正恩氏が広島にやって来る日

外国人青少年を被爆地に

山田寛

 8月6日を前に広島に行った。平和記念公園と資料館は、山口で開催中のボーイ&ガールスカウト世界大会の参加者が団体で訪れていて、外国の少年少女がいっぱいだった。

 外国人、特に若者が大勢見学に来てくれるのは心強い。資料館の外国人入場者は、昨年度、初めて20万人の大台に乗った。窓口で見て外国人と判(わか)る入場者の合計だから、実数はもっと多いわけだ。

 見学者が感想を記すノートの最近分を見ても、様々な国の人名がある。

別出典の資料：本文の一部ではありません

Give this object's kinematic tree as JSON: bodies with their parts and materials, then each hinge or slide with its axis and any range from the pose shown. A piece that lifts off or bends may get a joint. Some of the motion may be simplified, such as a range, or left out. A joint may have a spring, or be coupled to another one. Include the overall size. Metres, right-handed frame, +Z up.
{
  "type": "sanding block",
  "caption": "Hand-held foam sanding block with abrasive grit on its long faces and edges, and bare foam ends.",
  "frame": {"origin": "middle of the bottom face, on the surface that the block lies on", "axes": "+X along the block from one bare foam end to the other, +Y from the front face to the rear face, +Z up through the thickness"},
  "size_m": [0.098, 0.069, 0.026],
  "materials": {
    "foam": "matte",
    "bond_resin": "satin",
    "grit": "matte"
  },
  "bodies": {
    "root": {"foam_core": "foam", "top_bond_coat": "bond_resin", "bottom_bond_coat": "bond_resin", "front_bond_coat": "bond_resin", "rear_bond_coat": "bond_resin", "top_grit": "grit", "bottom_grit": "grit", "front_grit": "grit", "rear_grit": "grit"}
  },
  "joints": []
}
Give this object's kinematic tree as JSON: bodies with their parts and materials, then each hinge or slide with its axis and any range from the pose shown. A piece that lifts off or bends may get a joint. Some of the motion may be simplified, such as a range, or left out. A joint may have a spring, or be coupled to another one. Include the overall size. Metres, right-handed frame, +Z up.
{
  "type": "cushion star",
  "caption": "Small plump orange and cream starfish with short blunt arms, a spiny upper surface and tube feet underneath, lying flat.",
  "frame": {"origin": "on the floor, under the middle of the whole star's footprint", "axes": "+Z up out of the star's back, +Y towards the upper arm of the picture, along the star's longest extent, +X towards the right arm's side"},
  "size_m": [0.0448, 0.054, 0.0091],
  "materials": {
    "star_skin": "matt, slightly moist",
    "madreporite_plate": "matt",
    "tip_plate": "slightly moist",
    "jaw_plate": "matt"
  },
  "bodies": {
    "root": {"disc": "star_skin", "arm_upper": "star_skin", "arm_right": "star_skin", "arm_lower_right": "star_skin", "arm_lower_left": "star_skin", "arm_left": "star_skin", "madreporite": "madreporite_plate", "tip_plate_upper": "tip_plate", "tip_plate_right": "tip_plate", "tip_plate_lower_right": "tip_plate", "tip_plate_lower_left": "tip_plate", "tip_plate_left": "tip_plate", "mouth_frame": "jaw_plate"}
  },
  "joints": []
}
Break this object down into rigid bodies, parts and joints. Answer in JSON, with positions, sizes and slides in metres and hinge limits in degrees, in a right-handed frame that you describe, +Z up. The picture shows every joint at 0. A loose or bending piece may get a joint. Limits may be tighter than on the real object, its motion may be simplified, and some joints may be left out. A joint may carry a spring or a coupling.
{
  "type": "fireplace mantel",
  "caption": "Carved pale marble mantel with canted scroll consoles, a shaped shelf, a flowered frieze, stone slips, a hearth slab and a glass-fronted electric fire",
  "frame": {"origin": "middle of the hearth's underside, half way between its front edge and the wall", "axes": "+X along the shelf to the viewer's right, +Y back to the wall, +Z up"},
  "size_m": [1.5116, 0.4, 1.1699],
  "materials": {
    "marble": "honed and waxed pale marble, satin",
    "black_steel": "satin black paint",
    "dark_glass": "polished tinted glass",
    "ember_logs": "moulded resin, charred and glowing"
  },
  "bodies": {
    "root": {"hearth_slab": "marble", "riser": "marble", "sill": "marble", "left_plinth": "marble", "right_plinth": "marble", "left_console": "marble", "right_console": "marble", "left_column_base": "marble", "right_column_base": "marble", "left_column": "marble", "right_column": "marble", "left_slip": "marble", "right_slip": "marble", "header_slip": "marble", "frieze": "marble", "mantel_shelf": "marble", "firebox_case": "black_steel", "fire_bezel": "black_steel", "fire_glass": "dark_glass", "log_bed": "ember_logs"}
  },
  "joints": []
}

ただ、中国人、韓国人などの記入は、ごくわずかだった。

 今年5月の核拡散防止条約(NPT)再検討会議で、日本は「世界の指導者、若者に広島・長崎訪問を促す」文言を最終文書に入れようとした。中国は「日本は被害者面をするな」と反対し、韓国もそれに同調した。政治的反対だった。

 「世界終末時計」というものがある。核戦争などで地球が滅亡する時(午前零時)が近づいているか、科学者たちが判断し、警鐘を鳴らす時計だ。米国の核専門誌「原子力科学者会報」で発表されている。その時計が今年初め、3分前になった。

 2010年、それまでの5分前から6分前に遅らされた。オバマ米大統領が登場し「核兵器のない世界」を目標に掲げたためだが、12年にはまた5分前、そして今年、3分前へと進められた。

 東西冷戦たけなわの1950年代には2分前、80年代には3分前もあった。だが、冷戦終了後四半世紀の今、科学者たちが「全く平和に近づいていない」「世界の核政策は失敗している」と厳しく判定したのだ。

 今年3月、プーチン・ロシア大統領の「昨年のクリミア編入の際、核戦力を臨戦態勢におく用意をした」というドッキリ発言があったし、中国が核兵器も増強しているとの見方が、専門家の間で定着した。北朝鮮は今や「オレも核保有国」のドヤ顔をし、NPT再検討会議は成果ゼロに終わった。

 イラン核問題協議は合意に達したが、中東の「核開発ドミノ」を心配する声もある。加えて、過激派テロ組織が大量破壊兵器を入手したら…。来年、終末時計は、過去最悪と並ぶ2分前になるかもしれない。被爆体験を世界に伝え、訴える重要性は、これまで以上に増している。

 広島では今月、国連軍縮会議、来年はG7サミット(主要7カ国首脳会議)外相会議も開かれる。ただ、G7ではロシアも中国も来ない。広島、長崎での国際会議開催は当然有意義だが、外国の若者に被爆地を訪れてもらうキャンペーンを、もっと強力に展開すべきではないか。

 資料館で、犠牲者の遺品や、人影のついた石を息をのんで見つめる少年少女を見ながら、やはりここに来てもらうのが一番だと思った。

 外務省は、アジアの青少年を短期間日本に招く交流事業を行っている。特に中国からは、6月以来10に上る青年代表団を招いている。だが、相手への配慮か、広島、長崎はなかなか訪問先に含まれない。

 含めるよう努めるべきではないか。そして、ずっと数の多い外国人、特に中国人の在留者、留学生、観光客が足を向けるような、大キャンペーンを展開できないか。留学生向け広島・長崎夏休み無料周遊券など、どんどん考えられないだろうか。

 その先に、将来中ロ首脳らの被爆地訪問もあるかもしれない。そして、いつか北朝鮮の独裁青年も。拉致問題完全解決後の金正恩氏が、原爆の子の像の前で首を垂れ、核放棄を誓う。真夏の夜の夢でも、そんな場面を見たいと心から思う。